We meet in the Grand Champagne Bar at St Pancras station, sipping tea among bankers who are necking glasses of fizz while waiting for an evening Eurostar.

Ramadan, an observant Muslim who says he prays five times a day, has found an hour before boarding a train for an evening lecture at Cambridge. The night before he had performed at an Intelligence Squared debate in London.

As we talked on Wednesday, Colonel Gaddafi of Libya and the rulers of Bahrain were temporarily united in their frantic efforts to suppress the revolutionary contagion sweeping the region.

Ramadan's father was also a leading member of the Muslim Brotherhood, so the family was exiled by Egypt's President Nasser to Switzerland, where Tariq was born in 1962. He is married to a Swiss-French Muslim convert. He flatly dismisses the notion that the students and professional people of Cairo are dupes for the Muslim Brotherhood.

"This is not an Islamic revolution," he says firmly. "Look, how many anti-Israel or anti-Western slogans have you seen? This has taken the regimes totally by surprise." He believes that apart from some underlying economic resentments, the protests still raging across the region really show that "Arabs want exactly what you want - which is freedom, from tyranny and repression."

Ramadan believes that Western governments have indulged corrupt tyrants such as Hosni Mubarak and the leaders of the Gulf states for selfish economic reasons and misplaced assumptions about security.

"How many years was the West silent? The dictators say it is rule by us or by radical Islamists, and the West says we prefer the security with you to instability with them. So here we are."

To be fair to Ramadan, as many of his opponents tend not to be, if he has been reluctant to condemn Islam, he has been consistent in his opposition to the corrupt regimes of the Middle East.

He also has a barely disguised contempt for Tony Blair, who he says is discredited in Arab eyes and has no influence as special envoy of the Quartet group - made up of the United Nations, the US, the EU and Russia, it is involved in mediating in the Palestinian-Israeli peace process - and not just because he followed George W Bush into the "illegal" invasion of Iraq.

"All the Arabs heard him say during the first days of protest that Mubarak was a good thing. Then, afterwards, Blair was praising the courage of the Egyptians - are you kidding? Who is going to trust you, and then you say you are going to be the man to help the peace process in the Middle East."

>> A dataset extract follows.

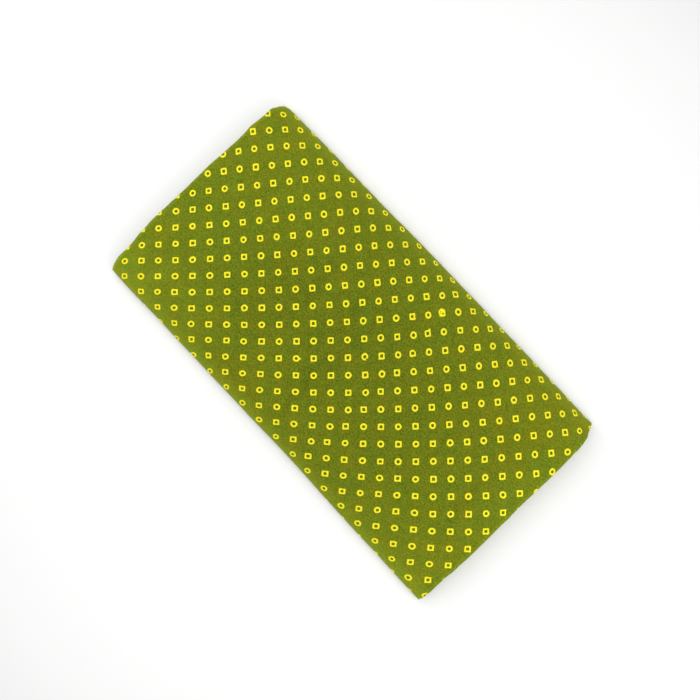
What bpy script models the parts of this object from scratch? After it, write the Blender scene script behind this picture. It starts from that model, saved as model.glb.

He is equally scathing of David Cameron's response and the timing of his speech about multiculturalism just as the Arab street was getting into a ferment.

"At the time we have these protests, Cameron is talking about Muslims isolating themselves. I am not saying he is wrong about the dangers of segregation but we have to change our glasses here."

Cameron's muted response, he says, has reflected a huge lack of imagination at a time of hope and renewal in the Arab world.

"Why don't we speak the language of the people in the Muslim majority countries and say, this is what they want. But no, we are spreading suspicion to people here by not trusting what the people there want."

If he is clear about condemning the political leadership here, he is calculatedly opaque in talking about Islam. He says he is not a segregationist and disapproves of faith and Muslim schools, having educated his four children in ordinary London state schools.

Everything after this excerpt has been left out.